7. Key player offense (except Matthew Stafford): Second-year wide receiver Kenny Golladay is a logical choice to pick up the slack created by tight end Eric Ebron's departure via free agency. Whatever shortcomings Ebron had, he still caught 53 passes last year as the primary receiving tight end.
As a rookie, Golladay had 28 catches, three TDs and a 17-yard average per catch in 11 games. Golladay could double his totals. But then who picks up the slack for Golladay?
View photos from Detroit Lions practice on Saturday, Sept. 8, 2018.
8. Key player defense, Ziggy Ansah: He's an elite pass rusher, and he looks healthier than in recent seasons. A big season by Ansah causes matchup issues that open the way for others to make plays and take some pressure off the secondary.

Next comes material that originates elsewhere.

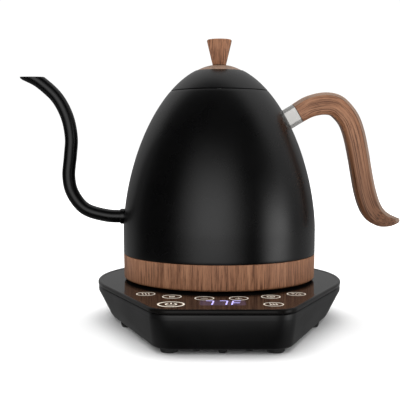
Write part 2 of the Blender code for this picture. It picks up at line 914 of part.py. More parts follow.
def make_spout(kettle):
    line = smooth_line(SPOUT_LINE, 2)
    along_start = (line[0] - line[1]).normalized()
    along_end = (line[-1] - line[-2]).normalized()
    overrun = 0.005
    bore_line = [line[0] + along_start * overrun, *line, line[-1] + along_end * overrun]
    spout = rod("spout_tube", line, SPOUT_R, kettle, SATIN_BLACK)
    bore = rod("spout_bore", bore_line, SPOUT_BORE_R, kettle, SATIN_BLACK)
    level = box(
        "spout_level_cut",
        (0.060, 0.040, 0.020),
        (-SPOUT_REACH, 0, SPOUT_CUT_Z + 0.010),
        kettle,
        SATIN_BLACK,
    )
    cut(spout, make_cutter(bore), make_cutter(level))
    collar = turned(
        "spout_collar",
        (
            (SPOUT_R + GAP + 0.0006, 0.0030),
            (SPOUT_R + GAP + 0.0006, -0.0080),
            (SPOUT_R + GAP, -0.0080),
            (SPOUT_R + GAP, 0.0030),
        ),
        kettle,
        SATIN_BLACK,
        (-BODY_R, 0, SPOUT_ROOT_Z),
        steps=20,
    )
    collar.rotation_euler = (0, -math.pi / 2, 0)
    return collar


def make_handle(kettle):
    """The steel ferrule against the body, the stud through it, and the wooden grip."""
    section = squared_profile(HANDLE_SQUARENESS, HANDLE_SIDES)
    ferrule = rod(
        "handle_ferrule",
        (FERRULE_START, FERRULE_END),
        FERRULE_R,
        kettle,
        POLISHED_STEEL,
        section,
    )
    grip = rod("handle_grip", GRIP_LINE, 1, kettle, WALNUT, section)
    start, end = Vector(FERRULE_START), Vector(FERRULE_END)
    along = (end - start).normalized()
    stud_end = start + along * STUD_LENGTH
    bore_end = stud_end + along * 0.0006
    stud = rod("handle_stud", (start, stud_end), STUD_R, kettle, BRUSHED_STEEL)
    bore = rod("handle_bore", (start, bore_end), STUD_R + GAP, kettle, BRUSHED_STEEL)
    make_cutter(bore)
    cut(ferrule, bore)
    cut(grip, bore)
    return ferrule, stud


# ---- Lid -------------------------------------------------------------------------------


def make_lid(lid):
    screw_hole_r = KNOB_SCREW_R + GAP
    dome = [(body_radius(z), z) for z in heights(0.2010, LID_Z, 7)]
    inside = [(body_radius(z) - 0.0018, z) for z in heights(LID_Z, LID_RECESS_Z - 0.0012, 4)]
    turned(
        "lid_shell",
        (
            (screw_hole_r, LID_RECESS_Z),
            (LID_RECESS_R, LID_RECESS_Z),
            *dome,
            *inside,
            (screw_hole_r, LID_RECESS_Z - 0.0012),
        ),
        lid,
        SATIN_BLACK,
        steps=LARGE_STEPS,
    )
    cap_bottom = LID_RECESS_Z + GAP
    cap_rows = [
        (cap_radius(z), z) for z in (0.2047, 0.2040, 0.2032, 0.2024, 0.2016)
    ]
    turned(
        "lid_cap",
        (
            (screw_hole_r, LID_CAP_TOP),
            (KNOB_FOOT_R, LID_CAP_TOP),
            *cap_rows,
            (LID_CAP_R, 0.2008),
            (LID_CAP_R, cap_bottom + 0.0003),
            (LID_CAP_R - 0.0003, cap_bottom),
            (screw_hole_r, cap_bottom),
        ),
        lid,
        WALNUT,
        steps=MEDIUM_STEPS,
    )
    knob_bottom = LID_CAP_TOP + GAP
    turned(
        "lid_knob",
        (
            (0, KNOB_TOP),
            (KNOB_TOP_R - 0.0030, KNOB_TOP - 0.0001),
            (KNOB_TOP_R - 0.0009, KNOB_TOP - 0.0005),
            (KNOB_TOP_R - 0.0001, KNOB_TOP - 0.0013),
            (KNOB_TOP_R, KNOB_TOP - 0.0026),
            (KNOB_FOOT_R, knob_bottom),
            (screw_hole_r, knob_bottom),
            (screw_hole_r, KNOB_BORE_TOP),
            (0, KNOB_BORE_TOP),
        ),
        lid,
        WALNUT,
        steps=MEDIUM_STEPS,
    )
    head_top = LID_PLATE_Z - GAP
    turned(
        "lid_knob_screw",
        (
            (0, KNOB_BORE_TOP - 0.0008),
            (KNOB_SCREW_R, KNOB_BORE_TOP - 0.0008),
            (KNOB_SCREW_R, head_top),
            (0.0038, head_top),
            (0.0032, head_top - 0.0020),
            (0, head_top - 0.0022),
        ),
        lid,
        BRUSHED_STEEL,
    )
    plate_top = LID_PLATE_Z + LID_PLATE_THICKNESS
    plate = turned(
        "lid_inner_plate",
        (
            (screw_hole_r, plate_top),
            (LID_PLATE_R, plate_top),
            (LID_PLATE_R, LID_PLATE_Z),
            (LID_SKIRT_R, LID_PLATE_Z),
            (LID_SKIRT_R, LID_SKIRT_BOTTOM),
            (LID_SKIRT_R - 0.0012, LID_SKIRT_BOTTOM),
            (LID_SKIRT_R - 0.0012, LID_PLATE_Z),
            (screw_hole_r, LID_PLATE_Z),
        ),
        lid,
        BRUSHED_STEEL,
        steps=LARGE_STEPS,
    )
    for index in range(3):
        angle = math.radians(90 + 120 * index)
        vent = cylinder(
            f"steam_vent_{index + 1}",
            0.0022,
            LID_PLATE_Z - 0.001,
            plate_top + 0.001,
            lid,
            BRUSHED_STEEL,
            (0.018 * math.cos(angle), 0.018 * math.sin(angle), 0),
            steps=10,
        )
        cut(plate, make_cutter(vent))
    seal_inner, seal_outer = LID_SKIRT_R + GAP, MOUTH_HOLE_R - 0.0004
    turned(
        "lid_seal",
        (
            (seal_inner + 0.0008, 0.1820),
            (seal_outer, 0.1808),
            (seal_inner + 0.0008, 0.1796),
            (seal_outer, 0.1784),
            (seal_inner + 0.0008, 0.1772),
            (seal_inner, 0.1772),
            (seal_inner, 0.1820),
        ),
        lid,
        SILICONE,
        steps=LARGE_STEPS,
    )


def cap_radius(z):
    """The wooden cap carries on the lid's dome, a little flatter."""
    return KNOB_FOOT_R + (LID_CAP_R - KNOB_FOOT_R) * ((LID_CAP_TOP - z) / 0.0045) ** 0.62


# ---- Assembly --------------------------------------------------------------------------


def main():
    base = add_empty("base_axis", (AXIS_X, AXIS_Y, 0))
    kettle = add_empty("kettle_axis", (AXIS_X, AXIS_Y, 0))
    lid = add_empty("lid_axis", (0, 0, 0), kettle)

    housing = make_base_shell(base)
    make_cord_gland(base, housing)
    make_socket(base)
    make_electronics(base)

    make_body_shell(kettle)
    make_floor_and_heater(kettle)
    make_element(kettle)
    make_kettle_connector(kettle)
    make_wood_band(kettle)
    collar = make_spout(kettle)
    ferrule, stud = make_handle(kettle)
    envelope = make_body_envelope(kettle)
    for piece in (collar, ferrule, stud):
        cut(piece, envelope)

    make_lid(lid)


for old in list(bpy.data.objects):
    bpy.data.objects.remove(old)
KETTLE_PARTS = new_collection("electric_kettle")
CUTTERS = new_collection("cutters")
main()
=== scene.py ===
"""Looks of the electric gooseneck kettle: fine surfaces, materials, light and camera.

Metres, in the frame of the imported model: +Z up, the front faces -Y, the spout points to
-X and the handle to +X. Each fine piece stands for the CAD node it is named after, and
rides on that node's body. Turned shapes are drawn round the kettle's upright axis.
"""

import json
import math

import bmesh
import bpy
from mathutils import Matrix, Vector

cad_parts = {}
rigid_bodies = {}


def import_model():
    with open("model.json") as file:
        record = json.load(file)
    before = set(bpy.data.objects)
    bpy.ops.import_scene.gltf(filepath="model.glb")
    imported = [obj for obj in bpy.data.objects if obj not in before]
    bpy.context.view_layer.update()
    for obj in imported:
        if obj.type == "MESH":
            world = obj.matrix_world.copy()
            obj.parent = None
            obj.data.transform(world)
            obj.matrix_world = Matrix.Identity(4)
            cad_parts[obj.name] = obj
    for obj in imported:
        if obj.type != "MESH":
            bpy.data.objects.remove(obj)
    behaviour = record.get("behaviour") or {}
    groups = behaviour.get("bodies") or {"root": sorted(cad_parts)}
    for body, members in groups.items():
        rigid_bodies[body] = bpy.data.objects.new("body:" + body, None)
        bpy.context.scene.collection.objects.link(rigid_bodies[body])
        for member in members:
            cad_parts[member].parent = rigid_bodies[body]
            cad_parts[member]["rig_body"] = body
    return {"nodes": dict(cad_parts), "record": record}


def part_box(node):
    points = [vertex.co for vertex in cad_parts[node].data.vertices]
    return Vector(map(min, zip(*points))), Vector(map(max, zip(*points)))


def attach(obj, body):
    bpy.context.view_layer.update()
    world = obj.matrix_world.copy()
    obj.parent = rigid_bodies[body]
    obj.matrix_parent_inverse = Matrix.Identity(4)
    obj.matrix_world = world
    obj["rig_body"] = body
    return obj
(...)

Ansah had 12 sacks last season and should threaten to break the official franchise record of sacks in a season, set by Robert Porcher with 15 in 1999.
9. Key rookie: A dead heat between the top two draft picks – guard Frank Ragnow and running back Kerryon Johnson.
Ragnow will be a starter tonight on an offensive line that should be markedly improved. Johnson will be a high rotation player – at least -- in a group of backs who have the potential to give the Lions a legitimate running game.
10. Prediction, run game: As a team, the Lions will improve from their last place ranking in 2017 with 76.3 yards per game, to somewhere around the middle – about 110 yards a game.
And one of backs will break the 100-yard individual drought. It has been 68 games since Reggie Bush cracked the 100-yard rushing mark with 117 for the Lions in Game 12 of the 2013 season.
It could happen tonight.
11. Prediction – NFC North: The Vikings repeat. Their biggest question mark is the offensive line. The Packers and Lions compete for second place with the Bears last for the fifth straight year.
The Lions and Packers could be playing for a wild card berth in the final game on Dec. 30 at Lambeau Field.